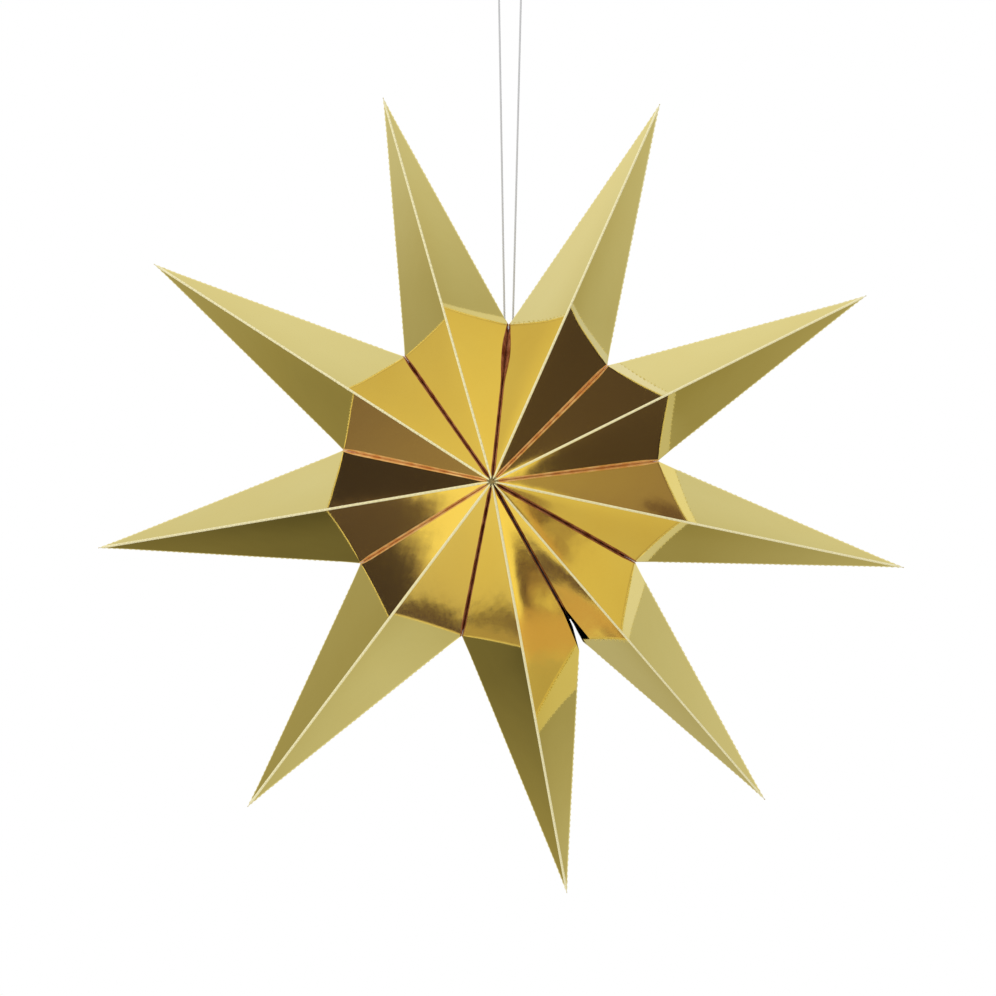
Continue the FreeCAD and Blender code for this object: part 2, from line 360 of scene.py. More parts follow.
def closure_tape(name, spacing, strength):
    """Woven nylon tape with hooks or loops: black, with a grain as coarse as its pile."""
    colours = bpy.context.scene.star_colours
    material, tree, place = new_material(name)
    pile = add(tree, "ShaderNodeTexVoronoi", {"Vector": place, "Scale": 1 / (spacing * MM)})
    colour = add(tree, "ShaderNodeMix", {
        "Factor": pile.outputs["Distance"], "A": colours.tape, "B": colours.inside},
        data_type="RGBA")
    bump = add(tree, "ShaderNodeBump", {
        "Strength": strength, "Distance": 0.3 * MM, "Height": pile.outputs["Distance"]})
    finish_material(tree, add(tree, "ShaderNodeBsdfPrincipled", {
        "Base Color": colour.outputs["Result"], "Roughness": 0.7, "Sheen Weight": 0.4,
        "Normal": bump.outputs["Normal"]}))
    return material


def outward(degrees):
    """The direction in the star's plane at an angle clockwise from straight up."""
    a = math.radians(degrees)
    return Vector((math.sin(a), 0.0, math.cos(a)))


def smooth(low, high, value):
    """Rises gently from 0 at low to 1 at high."""
    k = min(max((value - low) / (high - low), 0.0), 1.0)
    return k * k * (3 - 2 * k)


def soften(foot, distance, width, own, other):
    """Where a point at a distance from a fold comes to lie once the fold is rounded."""
    if distance >= width:
        return foot + own * distance
    u = 0.5 * (1 - distance / width)
    return foot + own * (width * (1 - u) ** 2) + other * (width * u * u)


class Quarter:
    """A quarter of a card: one panel, from its ridge to a valley, and the flap beside it.

    side is 1 for the point's left valley and -1 for its right one, and facing is -1 for the
    front and 1 for the back. All places are from the star's centre.
    """

    def __init__(self, card, index, side, facing):
        self.card, self.index, self.side, self.facing = card, index, side, facing
        self.valley = (index - 1 if side > 0 else index) % len(POINTS)
        angle, reach = POINTS[self.valley][2:]
        self.closure = self.valley == CLOSURE
        shallow = self.valley in SHALLOW_VALLEYS
        self.widest = card.slot_shallow if shallow else card.slot_deep
        self.groove = card.groove_shallow if shallow else card.groove_deep
        self.out = outward(angle)
        self.beside = outward(angle + 90) * side
        slot = card.closure_slot if self.closure else card.slot
        tip_angle, tip_reach = POINTS[index][:2]
        self.tip = outward(tip_angle) * (card.tip_radius + tip_reach * MM)
        hub = Vector((0, facing * card.half_depth, 0))
        self.corner = self.out * (card.valley_radius + reach * MM) + self.beside * slot
        self.corner.y += SET_BACK.get(self.valley, 0.0)
        normal = (self.tip - hub).cross(self.corner - hub).normalized()
        self.normal = normal * math.copysign(1, normal.y * facing)

        # the valley fold, its direction away from it in the panel, and the way into the star
        fold = self.normal.cross(self.beside).normalized()
        self.fold = fold * math.copysign(1, fold.dot(self.out))
        off = self.normal.cross(self.fold)
        self.off = off * math.copysign(1, off.dot(self.beside))
        self.spread = 1 / self.off.dot(self.beside)
        inward = self.fold.cross(self.beside)
        self.inward = inward * math.copysign(1, -inward.dot(self.normal))
        self.fold_out = self.corner - self.off * (slot * self.spread)
        back = (self.fold_out.dot(self.out) - card.panel_end) / self.fold.dot(self.out)
        self.fold_in = self.fold_out - self.fold * back

        # the ridge and the side fold, and the way across the panel from each
        self.ridge_in = hub + (self.tip - hub) * (card.ridge_end / self.tip.length)
        self.ridge = (self.tip - self.ridge_in).normalized()
        across = self.normal.cross(self.ridge)
        self.across = across * math.copysign(1, across.dot(self.corner - self.ridge_in))
        self.edge = (self.tip - self.corner).normalized()
        in_panel = self.normal.cross(self.edge)
        self.in_panel = in_panel * math.copysign(1, in_panel.dot(hub - self.corner))

    def opening(self, distance):
        """Half the gap between the two points at a distance from the valley along its fold."""
        card = self.card
        if self.closure:
            return card.closure_slot
        length = (self.fold_out - self.fold_in).length
        if self.valley == CORD_VALLEY:
            rise = smooth(-6 * MM, 26 * MM, distance)
            fall = smooth(30 * MM, 62 * MM, distance)
            wide = card.slot + (card.cord_slot - card.slot) * rise
            return wide + (card.slot_hub - card.cord_slot) * fall
        rise = smooth(-2 * MM, card.slot_widest, distance)
        fall = smooth(card.slot_widest, length, distance)
        return card.slot + (self.widest - card.slot) * rise + (card.slot_hub - self.widest) * fall

    def bulge(self, s, t):
        """How far the panel stands out of its plane at a share of its length and width."""
        card = self.card
        seed = Vector((self.index * 7.3, self.side * 3.1, self.facing * 1.7))
        lean = noise.noise(seed)
        place = (self.ridge_in.lerp(self.tip, s)).lerp(self.fold_in.lerp(self.fold_out, s), t)
        waves = noise.noise(place * (1 / (55 * MM)) + seed * 3)
        window = math.sin(math.pi * t) * math.sin(math.pi * min(s * 1.02, 1.0))
        return window * (card.bow * (0.55 + lean) + card.ripple * waves)

    def row(self, s, other, behind):
        """The points across the panel and its flap, at a share of the way from hub to tip."""
        card = self.card
        start = self.ridge_in.lerp(self.tip, s)
        base = self.fold_in.lerp(self.fold_out, s)
        distance = (base - self.fold_out).length
        edge = base + self.off * (self.opening(distance) * self.spread)
        line = edge - start
        length = line.length
        way = line / length
        near = min(card.ridge_round / max(way.dot(self.across), 0.05), 0.3 * length)
        far = min(card.fold_round * 1.5, 0.2 * length)
        places = [near * k for k in (0, 0.33, 0.66, 1, 1.15)]
        step = (length - far * 1.3 - places[-1]) / card.columns
        places += [places[-1] + step * k for k in range(1, card.columns + 1)]
        places += [length - far, length - far * 0.5]
        taper = smooth(0, 22 * MM, (start - self.tip).length)
        hub_taper = min(1.0, (start - self.ridge_in).length / (5 * MM) + 0.3)
        points = []
        for place in places:
            p = start + way * place
            d = (p - start).dot(self.across)
            foot = p - self.across * d
            p = soften(foot, d, card.ridge_round * taper * hub_taper + 1e-6,
                       self.across, other.across)
            inner = (self.corner - p).dot(self.in_panel) * -1
            along = (p - self.corner).dot(self.edge)
            from_ends = min(along, (self.tip - self.corner).length - along)
            width = card.edge_round * smooth(-2 * MM, 14 * MM, from_ends) + 1e-6
            if inner < width and s > 0.5:
                foot = self.corner + self.edge * along
                p = p + soften(foot, inner, width, self.in_panel, behind.in_panel) \
                    - foot - self.in_panel * inner
            points.append(p + self.normal * self.bulge(s, place / length))

        # the groove's wall, then the glued flap down inside the star
        room = distance * abs(self.fold.y) / abs(self.inward.y)
        depth = min(self.groove, room)
        rest = card.closure_slot if self.closure else 0.05 * MM
        bottom = base + self.inward * depth + self.beside * rest
        wall = bottom - edge
        fall = min(card.fold_round, wall.length * 0.4)
        down = wall.normalized()
        back = -way
        points.append(soften(edge, 0.0, fall + 1e-7, back, down))
        points.append(soften(edge, fall * 0.5, fall + 1e-7, down, back))
        points.append(edge + down * fall)
        points.append(bottom)
        points.append(base + self.inward * min(card.flap_width, room) + self.beside * rest)
        return points


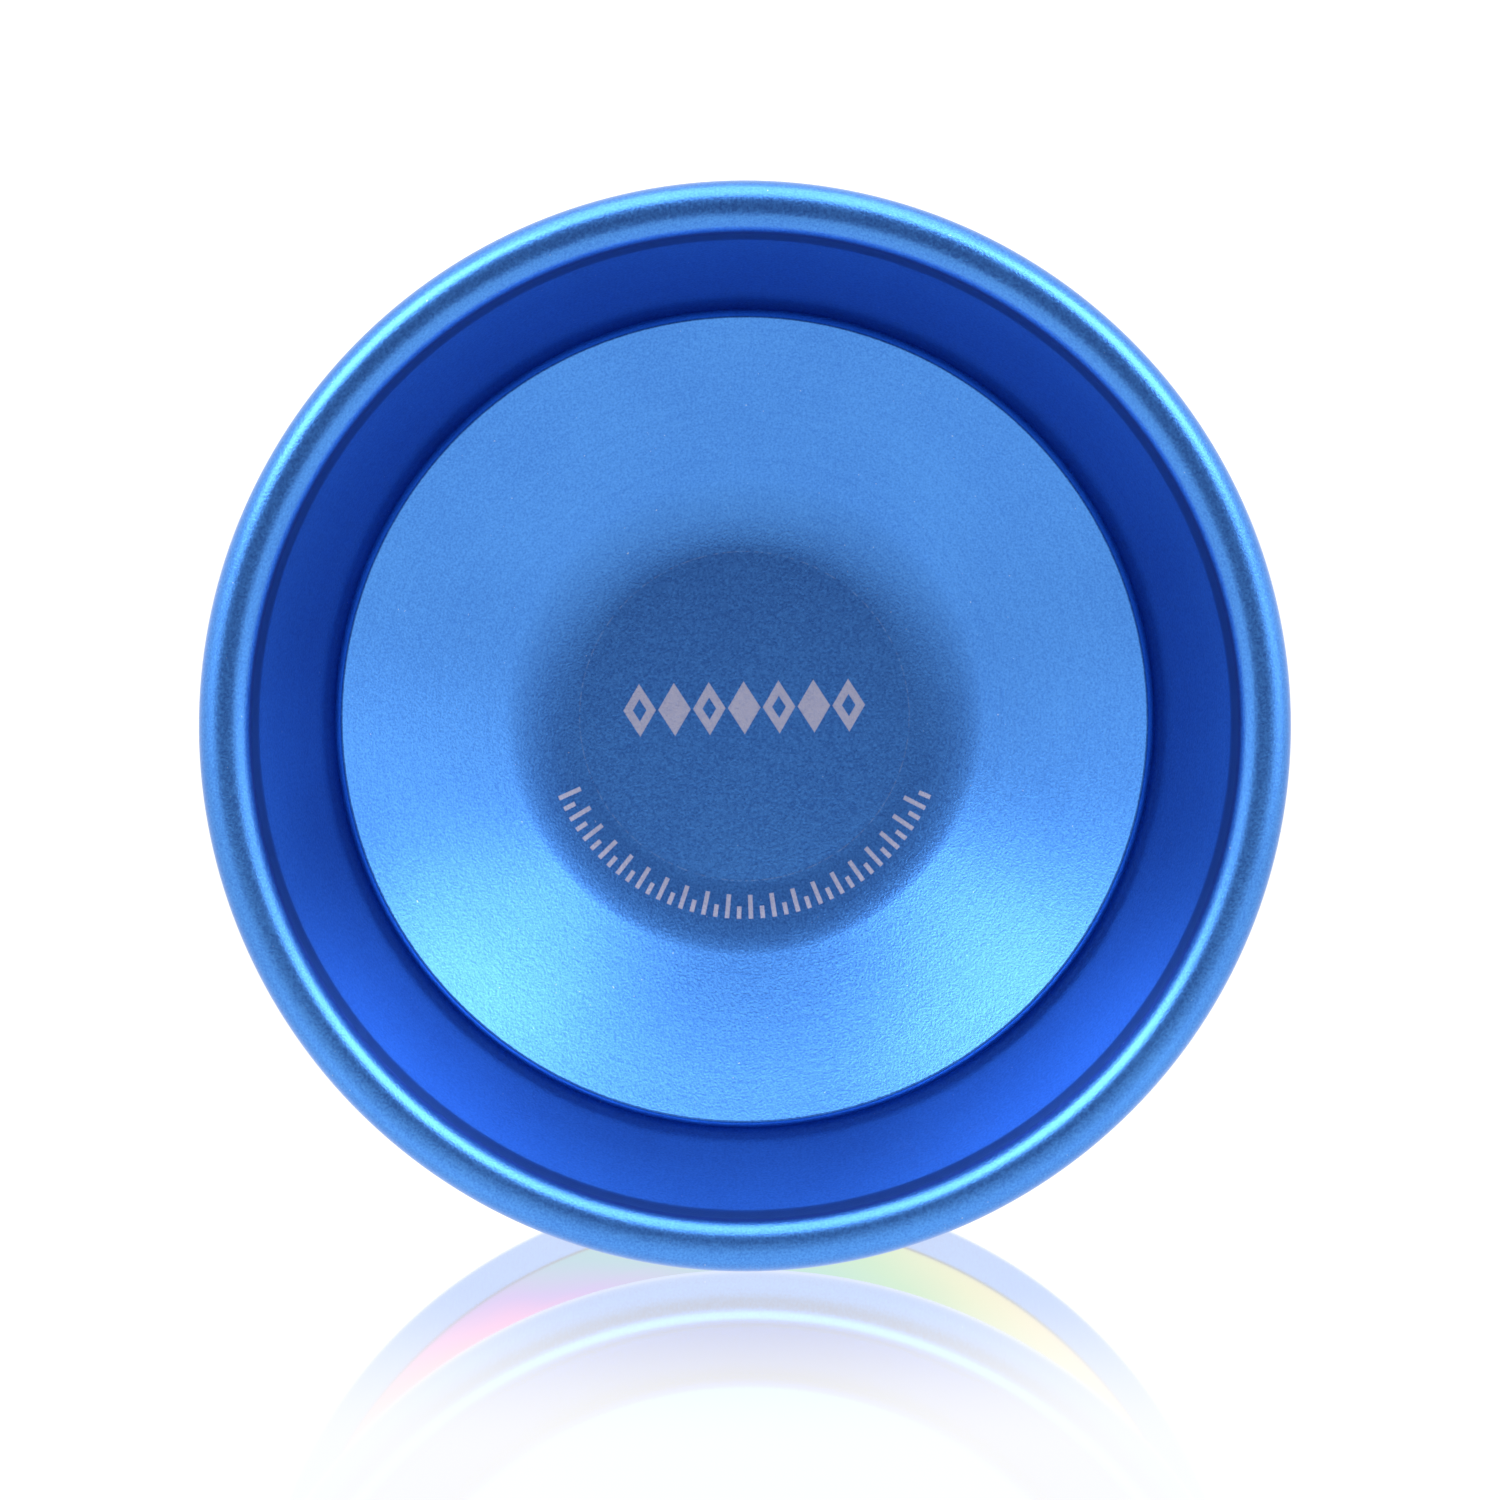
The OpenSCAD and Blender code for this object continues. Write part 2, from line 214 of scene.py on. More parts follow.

TASK GOAL:
Repeat the data precisely, reproducing every entry.

SOLUTION TO THIS EXERCISE:
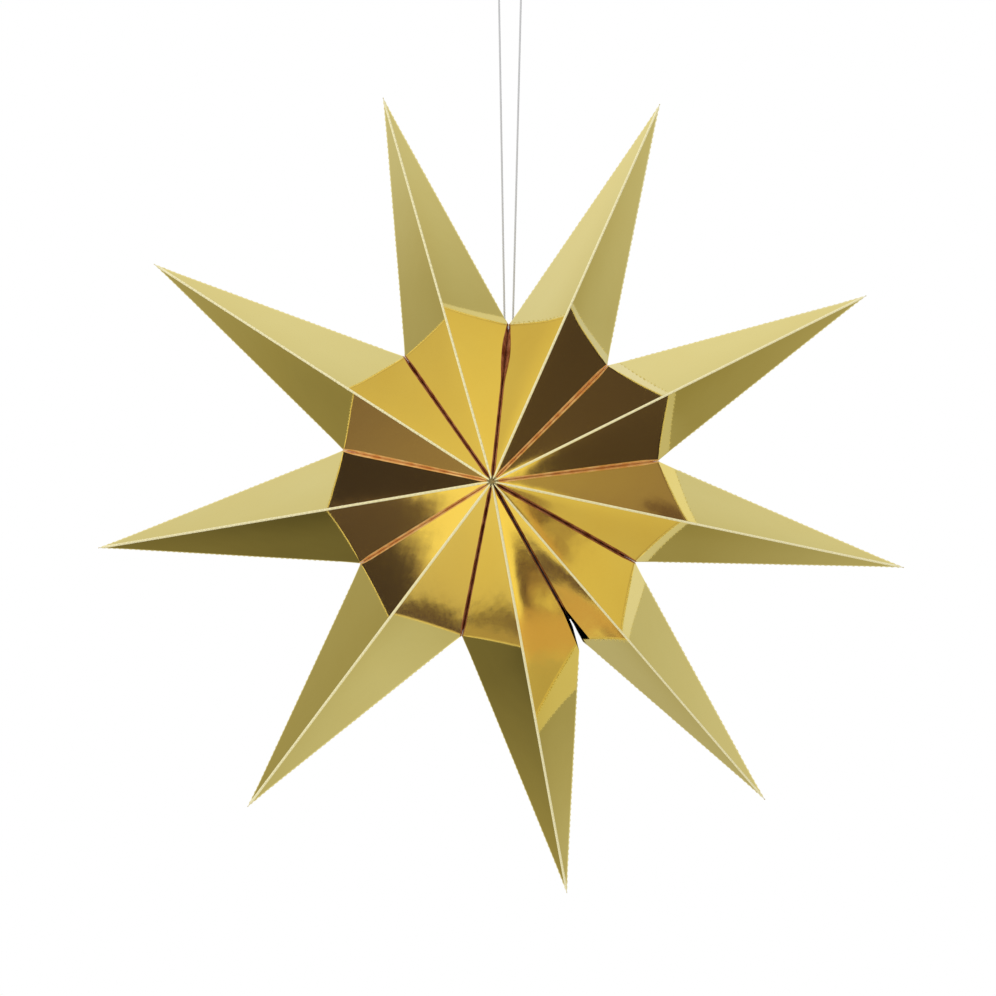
Continue the FreeCAD and Blender code for this object: part 2, from line 360 of scene.py. More parts follow.
def closure_tape(name, spacing, strength):
    """Woven nylon tape with hooks or loops: black, with a grain as coarse as its pile."""
    colours = bpy.context.scene.star_colours
    material, tree, place = new_material(name)
    pile = add(tree, "ShaderNodeTexVoronoi", {"Vector": place, "Scale": 1 / (spacing * MM)})
    colour = add(tree, "ShaderNodeMix", {
        "Factor": pile.outputs["Distance"], "A": colours.tape, "B": colours.inside},
        data_type="RGBA")
    bump = add(tree, "ShaderNodeBump", {
        "Strength": strength, "Distance": 0.3 * MM, "Height": pile.outputs["Distance"]})
    finish_material(tree, add(tree, "ShaderNodeBsdfPrincipled", {
        "Base Color": colour.outputs["Result"], "Roughness": 0.7, "Sheen Weight": 0.4,
        "Normal": bump.outputs["Normal"]}))
    return material


def outward(degrees):
    """The direction in the star's plane at an angle clockwise from straight up."""
    a = math.radians(degrees)
    return Vector((math.sin(a), 0.0, math.cos(a)))


def smooth(low, high, value):
    """Rises gently from 0 at low to 1 at high."""
    k = min(max((value - low) / (high - low), 0.0), 1.0)
    return k * k * (3 - 2 * k)


def soften(foot, distance, width, own, other):
    """Where a point at a distance from a fold comes to lie once the fold is rounded."""
    if distance >= width:
        return foot + own * distance
    u = 0.5 * (1 - distance / width)
    return foot + own * (width * (1 - u) ** 2) + other * (width * u * u)


class Quarter:
    """A quarter of a card: one panel, from its ridge to a valley, and the flap beside it.

    side is 1 for the point's left valley and -1 for its right one, and facing is -1 for the
    front and 1 for the back. All places are from the star's centre.
    """

    def __init__(self, card, index, side, facing):
        self.card, self.index, self.side, self.facing = card, index, side, facing
        self.valley = (index - 1 if side > 0 else index) % len(POINTS)
        angle, reach = POINTS[self.valley][2:]
        self.closure = self.valley == CLOSURE
        shallow = self.valley in SHALLOW_VALLEYS
        self.widest = card.slot_shallow if shallow else card.slot_deep
        self.groove = card.groove_shallow if shallow else card.groove_deep
        self.out = outward(angle)
        self.beside = outward(angle + 90) * side
        slot = card.closure_slot if self.closure else card.slot
        tip_angle, tip_reach = POINTS[index][:2]
        self.tip = outward(tip_angle) * (card.tip_radius + tip_reach * MM)
        hub = Vector((0, facing * card.half_depth, 0))
        self.corner = self.out * (card.valley_radius + reach * MM) + self.beside * slot
        self.corner.y += SET_BACK.get(self.valley, 0.0)
        normal = (self.tip - hub).cross(self.corner - hub).normalized()
        self.normal = normal * math.copysign(1, normal.y * facing)

        # the valley fold, its direction away from it in the panel, and the way into the star
        fold = self.normal.cross(self.beside).normalized()
        self.fold = fold * math.copysign(1, fold.dot(self.out))
        off = self.normal.cross(self.fold)
        self.off = off * math.copysign(1, off.dot(self.beside))
        self.spread = 1 / self.off.dot(self.beside)
        inward = self.fold.cross(self.beside)
        self.inward = inward * math.copysign(1, -inward.dot(self.normal))
        self.fold_out = self.corner - self.off * (slot * self.spread)
        back = (self.fold_out.dot(self.out) - card.panel_end) / self.fold.dot(self.out)
        self.fold_in = self.fold_out - self.fold * back

        # the ridge and the side fold, and the way across the panel from each
        self.ridge_in = hub + (self.tip - hub) * (card.ridge_end / self.tip.length)
        self.ridge = (self.tip - self.ridge_in).normalized()
        across = self.normal.cross(self.ridge)
        self.across = across * math.copysign(1, across.dot(self.corner - self.ridge_in))
        self.edge = (self.tip - self.corner).normalized()
        in_panel = self.normal.cross(self.edge)
        self.in_panel = in_panel * math.copysign(1, in_panel.dot(hub - self.corner))

    def opening(self, distance):
        """Half the gap between the two points at a distance from the valley along its fold."""
        card = self.card
        if self.closure:
            return card.closure_slot
        length = (self.fold_out - self.fold_in).length
        if self.valley == CORD_VALLEY:
            rise = smooth(-6 * MM, 26 * MM, distance)
            fall = smooth(30 * MM, 62 * MM, distance)
            wide = card.slot + (card.cord_slot - card.slot) * rise
            return wide + (card.slot_hub - card.cord_slot) * fall
        rise = smooth(-2 * MM, card.slot_widest, distance)
        fall = smooth(card.slot_widest, length, distance)
        return card.slot + (self.widest - card.slot) * rise + (card.slot_hub - self.widest) * fall

    def bulge(self, s, t):
        """How far the panel stands out of its plane at a share of its length and width."""
        card = self.card
        seed = Vector((self.index * 7.3, self.side * 3.1, self.facing * 1.7))
        lean = noise.noise(seed)
        place = (self.ridge_in.lerp(self.tip, s)).lerp(self.fold_in.lerp(self.fold_out, s), t)
        waves = noise.noise(place * (1 / (55 * MM)) + seed * 3)
        window = math.sin(math.pi * t) * math.sin(math.pi * min(s * 1.02, 1.0))
        return window * (card.bow * (0.55 + lean) + card.ripple * waves)

    def row(self, s, other, behind):
        """The points across the panel and its flap, at a share of the way from hub to tip."""
        card = self.card
        start = self.ridge_in.lerp(self.tip, s)
        base = self.fold_in.lerp(self.fold_out, s)
        distance = (base - self.fold_out).length
        edge = base + self.off * (self.opening(distance) * self.spread)
        line = edge - start
        length = line.length
        way = line / length
        near = min(card.ridge_round / max(way.dot(self.across), 0.05), 0.3 * length)
        far = min(card.fold_round * 1.5, 0.2 * length)
        places = [near * k for k in (0, 0.33, 0.66, 1, 1.15)]
        step = (length - far * 1.3 - places[-1]) / card.columns
        places += [places[-1] + step * k for k in range(1, card.columns + 1)]
        places += [length - far, length - far * 0.5]
        taper = smooth(0, 22 * MM, (start - self.tip).length)
        hub_taper = min(1.0, (start - self.ridge_in).length / (5 * MM) + 0.3)
        points = []
        for place in places:
            p = start + way * place
            d = (p - start).dot(self.across)
            foot = p - self.across * d
            p = soften(foot, d, card.ridge_round * taper * hub_taper + 1e-6,
                       self.across, other.across)
            inner = (self.corner - p).dot(self.in_panel) * -1
            along = (p - self.corner).dot(self.edge)
            from_ends = min(along, (self.tip - self.corner).length - along)
            width = card.edge_round * smooth(-2 * MM, 14 * MM, from_ends) + 1e-6
            if inner < width and s > 0.5:
                foot = self.corner + self.edge * along
                p = p + soften(foot, inner, width, self.in_panel, behind.in_panel) \
                    - foot - self.in_panel * inner
            points.append(p + self.normal * self.bulge(s, place / length))

        # the groove's wall, then the glued flap down inside the star
        room = distance * abs(self.fold.y) / abs(self.inward.y)
        depth = min(self.groove, room)
        rest = card.closure_slot if self.closure else 0.05 * MM
        bottom = base + self.inward * depth + self.beside * rest
        wall = bottom - edge
        fall = min(card.fold_round, wall.length * 0.4)
        down = wall.normalized()
        back = -way
        points.append(soften(edge, 0.0, fall + 1e-7, back, down))
        points.append(soften(edge, fall * 0.5, fall + 1e-7, down, back))
        points.append(edge + down * fall)
        points.append(bottom)
        points.append(base + self.inward * min(card.flap_width, room) + self.beside * rest)
        return points


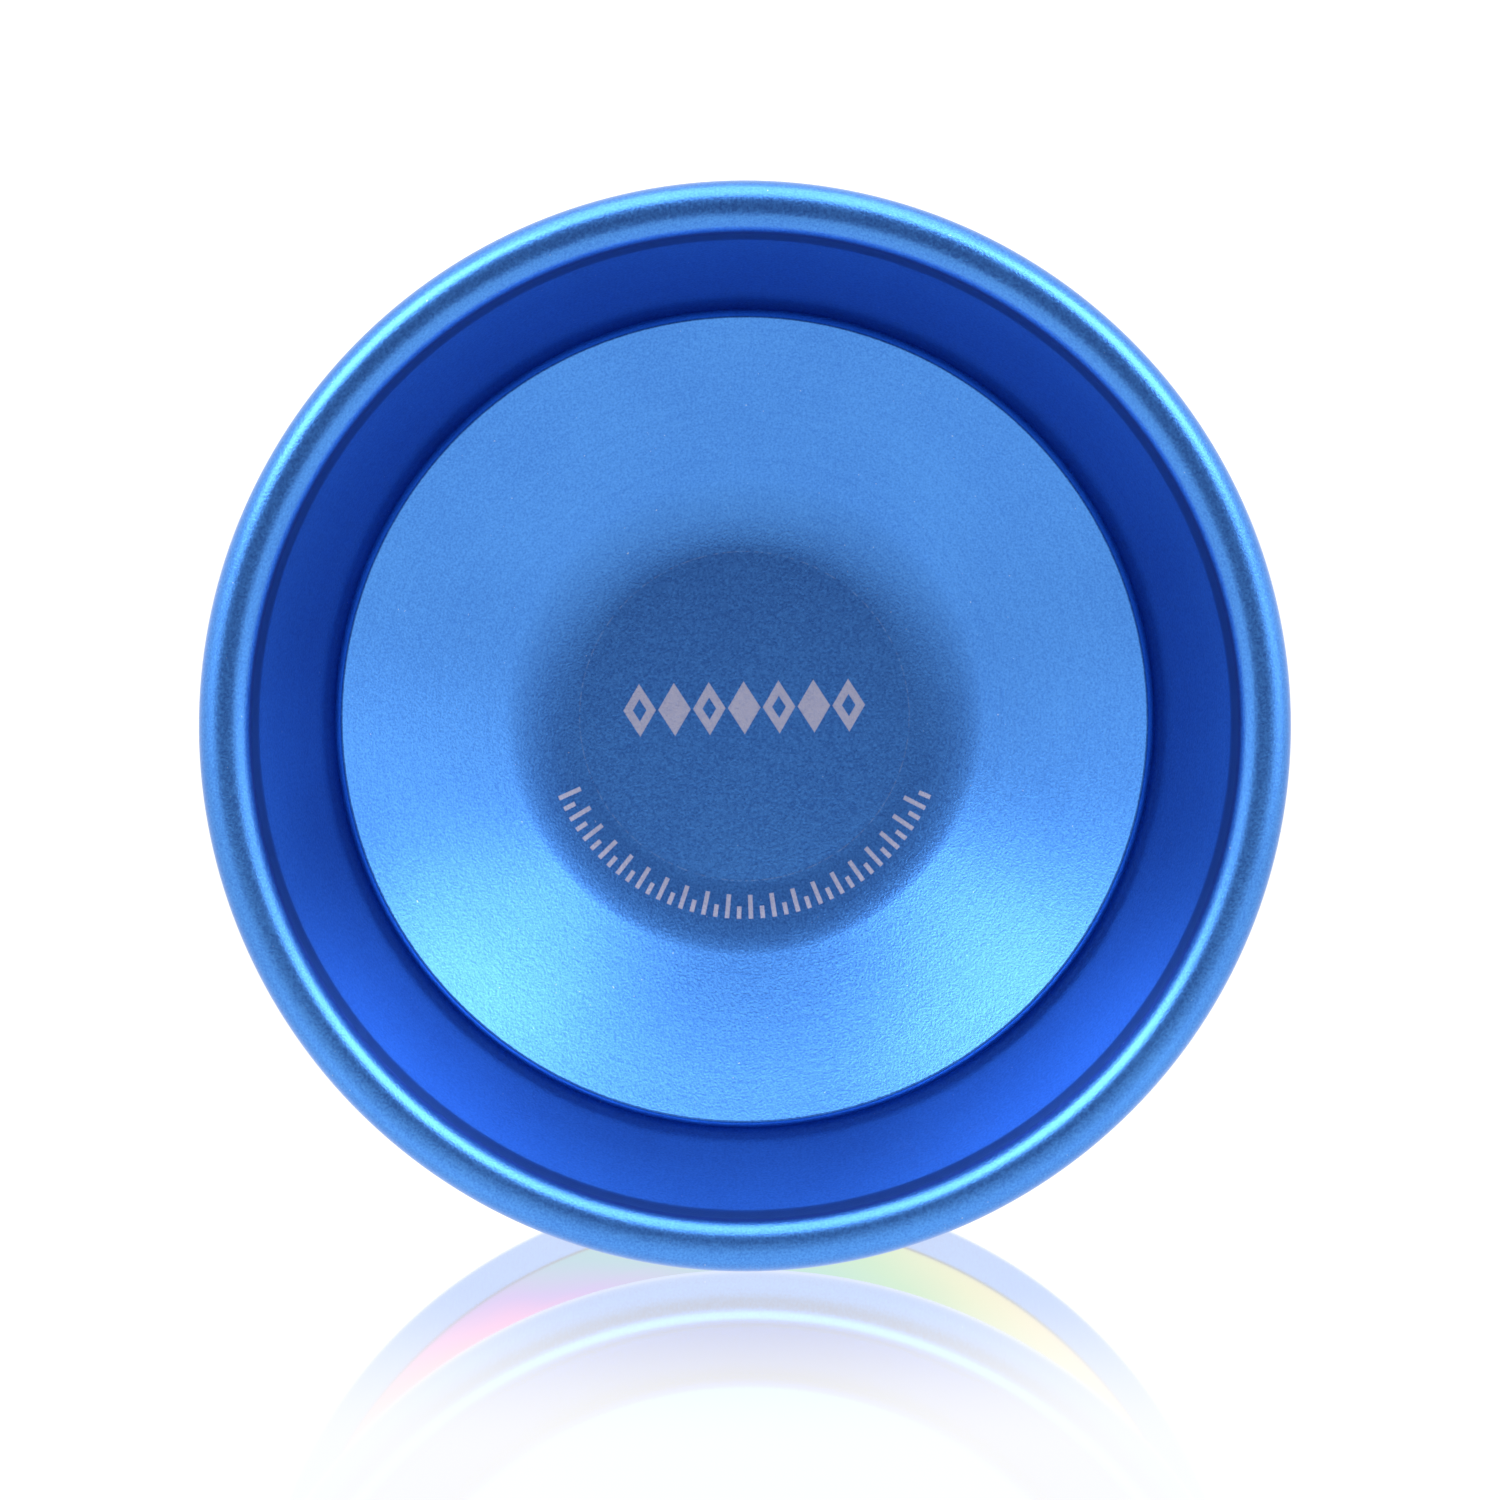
The OpenSCAD and Blender code for this object continues. Write part 2, from line 214 of scene.py on. More parts follow.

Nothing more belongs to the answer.